## What the exercise asks
Copy out each line below exactly as it appears.

>> Begin Extracted information

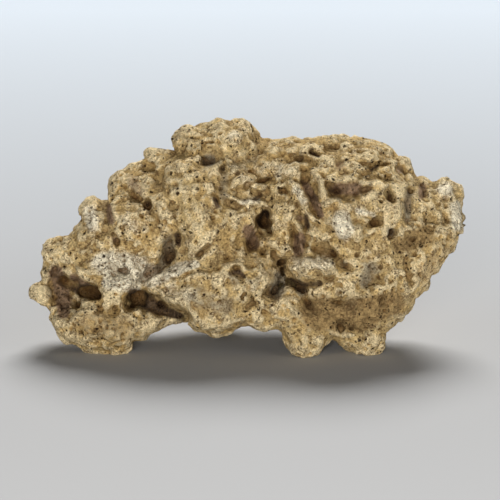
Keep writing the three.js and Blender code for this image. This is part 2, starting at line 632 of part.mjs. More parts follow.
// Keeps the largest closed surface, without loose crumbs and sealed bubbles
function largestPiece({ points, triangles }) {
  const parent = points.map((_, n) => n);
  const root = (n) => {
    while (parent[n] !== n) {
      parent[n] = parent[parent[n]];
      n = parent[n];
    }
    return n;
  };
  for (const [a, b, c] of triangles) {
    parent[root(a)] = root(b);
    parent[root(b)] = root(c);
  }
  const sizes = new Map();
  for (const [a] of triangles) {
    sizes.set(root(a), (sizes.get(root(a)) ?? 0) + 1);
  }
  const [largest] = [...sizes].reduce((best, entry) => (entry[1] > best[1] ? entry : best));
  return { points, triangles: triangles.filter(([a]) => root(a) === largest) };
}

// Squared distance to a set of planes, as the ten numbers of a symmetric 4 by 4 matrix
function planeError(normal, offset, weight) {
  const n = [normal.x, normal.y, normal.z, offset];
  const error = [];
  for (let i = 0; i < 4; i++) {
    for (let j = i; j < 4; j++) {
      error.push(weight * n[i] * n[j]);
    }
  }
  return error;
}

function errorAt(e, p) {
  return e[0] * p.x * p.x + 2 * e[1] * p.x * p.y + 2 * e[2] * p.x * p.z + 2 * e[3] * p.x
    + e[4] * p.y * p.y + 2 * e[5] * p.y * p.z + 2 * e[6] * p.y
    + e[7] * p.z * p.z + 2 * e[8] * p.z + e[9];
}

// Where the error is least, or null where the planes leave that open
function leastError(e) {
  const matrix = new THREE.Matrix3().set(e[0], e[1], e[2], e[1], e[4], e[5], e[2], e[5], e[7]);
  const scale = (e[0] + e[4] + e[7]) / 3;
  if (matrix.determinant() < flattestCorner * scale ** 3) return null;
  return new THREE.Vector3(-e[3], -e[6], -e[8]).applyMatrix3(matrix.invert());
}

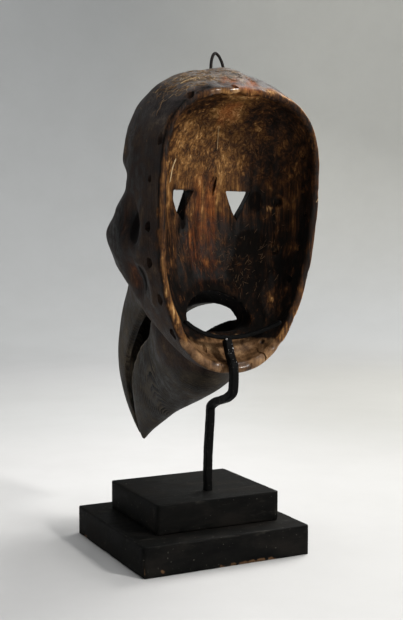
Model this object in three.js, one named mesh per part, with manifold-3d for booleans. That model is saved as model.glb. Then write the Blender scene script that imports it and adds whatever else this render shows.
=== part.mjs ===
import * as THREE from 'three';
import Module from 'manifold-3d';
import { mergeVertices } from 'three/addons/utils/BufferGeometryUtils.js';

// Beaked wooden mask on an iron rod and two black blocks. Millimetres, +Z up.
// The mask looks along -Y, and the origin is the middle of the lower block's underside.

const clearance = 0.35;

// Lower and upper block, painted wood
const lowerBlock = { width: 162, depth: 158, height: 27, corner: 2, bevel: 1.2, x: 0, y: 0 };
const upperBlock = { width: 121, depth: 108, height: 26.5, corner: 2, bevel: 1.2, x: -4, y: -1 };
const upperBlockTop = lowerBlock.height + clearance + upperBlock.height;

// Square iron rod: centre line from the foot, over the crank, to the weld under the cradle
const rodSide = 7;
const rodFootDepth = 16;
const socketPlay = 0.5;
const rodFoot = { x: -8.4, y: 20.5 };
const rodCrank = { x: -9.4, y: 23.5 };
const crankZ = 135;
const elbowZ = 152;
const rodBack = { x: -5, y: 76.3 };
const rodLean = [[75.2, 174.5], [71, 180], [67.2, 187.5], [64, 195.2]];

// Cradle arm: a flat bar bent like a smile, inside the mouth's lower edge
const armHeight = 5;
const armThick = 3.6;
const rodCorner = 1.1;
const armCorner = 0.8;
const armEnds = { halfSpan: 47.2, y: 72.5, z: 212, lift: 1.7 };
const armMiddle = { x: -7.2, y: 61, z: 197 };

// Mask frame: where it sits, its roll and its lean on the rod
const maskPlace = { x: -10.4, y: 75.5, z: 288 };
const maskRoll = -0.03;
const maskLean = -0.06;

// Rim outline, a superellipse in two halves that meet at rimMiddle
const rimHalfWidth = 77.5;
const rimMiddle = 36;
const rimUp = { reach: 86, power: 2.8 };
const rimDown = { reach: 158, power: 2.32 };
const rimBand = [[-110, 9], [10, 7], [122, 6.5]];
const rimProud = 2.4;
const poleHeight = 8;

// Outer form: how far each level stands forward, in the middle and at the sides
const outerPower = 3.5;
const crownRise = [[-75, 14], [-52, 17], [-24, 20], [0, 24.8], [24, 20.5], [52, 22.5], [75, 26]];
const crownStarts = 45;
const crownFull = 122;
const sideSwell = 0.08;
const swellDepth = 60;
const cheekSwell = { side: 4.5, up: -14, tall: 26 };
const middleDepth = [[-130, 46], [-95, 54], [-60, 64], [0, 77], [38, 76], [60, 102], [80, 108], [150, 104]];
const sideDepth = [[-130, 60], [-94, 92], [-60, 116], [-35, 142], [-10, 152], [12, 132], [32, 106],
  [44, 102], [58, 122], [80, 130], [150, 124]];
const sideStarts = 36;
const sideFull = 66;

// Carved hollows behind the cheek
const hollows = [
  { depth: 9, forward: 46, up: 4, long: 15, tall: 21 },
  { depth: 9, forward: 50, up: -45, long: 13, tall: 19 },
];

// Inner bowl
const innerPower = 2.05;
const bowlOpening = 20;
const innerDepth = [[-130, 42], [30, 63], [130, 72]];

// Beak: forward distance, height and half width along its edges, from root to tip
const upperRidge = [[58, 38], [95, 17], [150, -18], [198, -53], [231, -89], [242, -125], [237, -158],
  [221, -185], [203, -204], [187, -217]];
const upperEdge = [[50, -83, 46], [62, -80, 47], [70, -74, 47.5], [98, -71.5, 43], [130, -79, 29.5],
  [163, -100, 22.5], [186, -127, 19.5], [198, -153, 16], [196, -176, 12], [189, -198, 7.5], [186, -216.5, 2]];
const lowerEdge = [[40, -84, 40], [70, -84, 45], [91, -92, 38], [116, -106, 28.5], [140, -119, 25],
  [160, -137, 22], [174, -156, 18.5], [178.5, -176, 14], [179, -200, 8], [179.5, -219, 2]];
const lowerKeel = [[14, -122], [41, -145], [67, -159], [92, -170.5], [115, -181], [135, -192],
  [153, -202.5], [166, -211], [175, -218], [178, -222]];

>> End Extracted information

## Result for this task
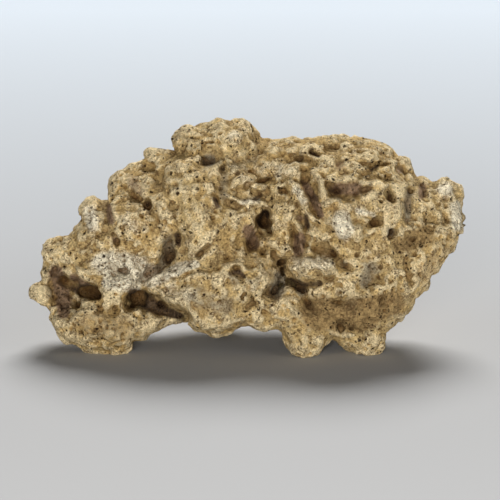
Keep writing the three.js and Blender code for this image. This is part 2, starting at line 632 of part.mjs. More parts follow.
// Keeps the largest closed surface, without loose crumbs and sealed bubbles
function largestPiece({ points, triangles }) {
  const parent = points.map((_, n) => n);
  const root = (n) => {
    while (parent[n] !== n) {
      parent[n] = parent[parent[n]];
      n = parent[n];
    }
    return n;
  };
  for (const [a, b, c] of triangles) {
    parent[root(a)] = root(b);
    parent[root(b)] = root(c);
  }
  const sizes = new Map();
  for (const [a] of triangles) {
    sizes.set(root(a), (sizes.get(root(a)) ?? 0) + 1);
  }
  const [largest] = [...sizes].reduce((best, entry) => (entry[1] > best[1] ? entry : best));
  return { points, triangles: triangles.filter(([a]) => root(a) === largest) };
}

// Squared distance to a set of planes, as the ten numbers of a symmetric 4 by 4 matrix
function planeError(normal, offset, weight) {
  const n = [normal.x, normal.y, normal.z, offset];
  const error = [];
  for (let i = 0; i < 4; i++) {
    for (let j = i; j < 4; j++) {
      error.push(weight * n[i] * n[j]);
    }
  }
  return error;
}

function errorAt(e, p) {
  return e[0] * p.x * p.x + 2 * e[1] * p.x * p.y + 2 * e[2] * p.x * p.z + 2 * e[3] * p.x
    + e[4] * p.y * p.y + 2 * e[5] * p.y * p.z + 2 * e[6] * p.y
    + e[7] * p.z * p.z + 2 * e[8] * p.z + e[9];
}

// Where the error is least, or null where the planes leave that open
function leastError(e) {
  const matrix = new THREE.Matrix3().set(e[0], e[1], e[2], e[1], e[4], e[5], e[2], e[5], e[7]);
  const scale = (e[0] + e[4] + e[7]) / 3;
  if (matrix.determinant() < flattestCorner * scale ** 3) return null;
  return new THREE.Vector3(-e[3], -e[6], -e[8]).applyMatrix3(matrix.invert());
}

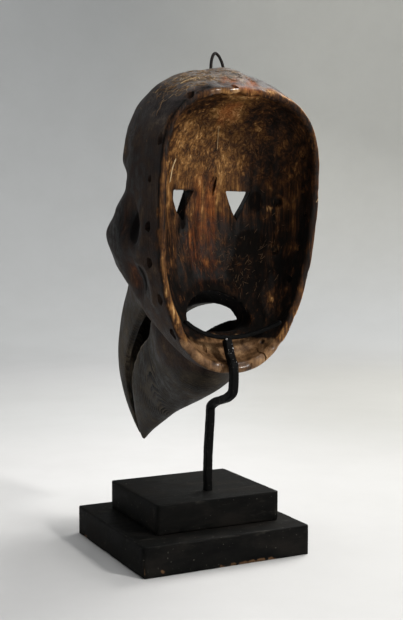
Model this object in three.js, one named mesh per part, with manifold-3d for booleans. That model is saved as model.glb. Then write the Blender scene script that imports it and adds whatever else this render shows.
=== part.mjs ===
import * as THREE from 'three';
import Module from 'manifold-3d';
import { mergeVertices } from 'three/addons/utils/BufferGeometryUtils.js';

// Beaked wooden mask on an iron rod and two black blocks. Millimetres, +Z up.
// The mask looks along -Y, and the origin is the middle of the lower block's underside.

const clearance = 0.35;

// Lower and upper block, painted wood
const lowerBlock = { width: 162, depth: 158, height: 27, corner: 2, bevel: 1.2, x: 0, y: 0 };
const upperBlock = { width: 121, depth: 108, height: 26.5, corner: 2, bevel: 1.2, x: -4, y: -1 };
const upperBlockTop = lowerBlock.height + clearance + upperBlock.height;

// Square iron rod: centre line from the foot, over the crank, to the weld under the cradle
const rodSide = 7;
const rodFootDepth = 16;
const socketPlay = 0.5;
const rodFoot = { x: -8.4, y: 20.5 };
const rodCrank = { x: -9.4, y: 23.5 };
const crankZ = 135;
const elbowZ = 152;
const rodBack = { x: -5, y: 76.3 };
const rodLean = [[75.2, 174.5], [71, 180], [67.2, 187.5], [64, 195.2]];

// Cradle arm: a flat bar bent like a smile, inside the mouth's lower edge
const armHeight = 5;
const armThick = 3.6;
const rodCorner = 1.1;
const armCorner = 0.8;
const armEnds = { halfSpan: 47.2, y: 72.5, z: 212, lift: 1.7 };
const armMiddle = { x: -7.2, y: 61, z: 197 };

// Mask frame: where it sits, its roll and its lean on the rod
const maskPlace = { x: -10.4, y: 75.5, z: 288 };
const maskRoll = -0.03;
const maskLean = -0.06;

// Rim outline, a superellipse in two halves that meet at rimMiddle
const rimHalfWidth = 77.5;
const rimMiddle = 36;
const rimUp = { reach: 86, power: 2.8 };
const rimDown = { reach: 158, power: 2.32 };
const rimBand = [[-110, 9], [10, 7], [122, 6.5]];
const rimProud = 2.4;
const poleHeight = 8;

// Outer form: how far each level stands forward, in the middle and at the sides
const outerPower = 3.5;
const crownRise = [[-75, 14], [-52, 17], [-24, 20], [0, 24.8], [24, 20.5], [52, 22.5], [75, 26]];
const crownStarts = 45;
const crownFull = 122;
const sideSwell = 0.08;
const swellDepth = 60;
const cheekSwell = { side: 4.5, up: -14, tall: 26 };
const middleDepth = [[-130, 46], [-95, 54], [-60, 64], [0, 77], [38, 76], [60, 102], [80, 108], [150, 104]];
const sideDepth = [[-130, 60], [-94, 92], [-60, 116], [-35, 142], [-10, 152], [12, 132], [32, 106],
  [44, 102], [58, 122], [80, 130], [150, 124]];
const sideStarts = 36;
const sideFull = 66;

// Carved hollows behind the cheek
const hollows = [
  { depth: 9, forward: 46, up: 4, long: 15, tall: 21 },
  { depth: 9, forward: 50, up: -45, long: 13, tall: 19 },
];

// Inner bowl
const innerPower = 2.05;
const bowlOpening = 20;
const innerDepth = [[-130, 42], [30, 63], [130, 72]];

// Beak: forward distance, height and half width along its edges, from root to tip
const upperRidge = [[58, 38], [95, 17], [150, -18], [198, -53], [231, -89], [242, -125], [237, -158],
  [221, -185], [203, -204], [187, -217]];
const upperEdge = [[50, -83, 46], [62, -80, 47], [70, -74, 47.5], [98, -71.5, 43], [130, -79, 29.5],
  [163, -100, 22.5], [186, -127, 19.5], [198, -153, 16], [196, -176, 12], [189, -198, 7.5], [186, -216.5, 2]];
const lowerEdge = [[40, -84, 40], [70, -84, 45], [91, -92, 38], [116, -106, 28.5], [140, -119, 25],
  [160, -137, 22], [174, -156, 18.5], [178.5, -176, 14], [179, -200, 8], [179.5, -219, 2]];
const lowerKeel = [[14, -122], [41, -145], [67, -159], [92, -170.5], [115, -181], [135, -192],
  [153, -202.5], [166, -211], [175, -218], [178, -222]];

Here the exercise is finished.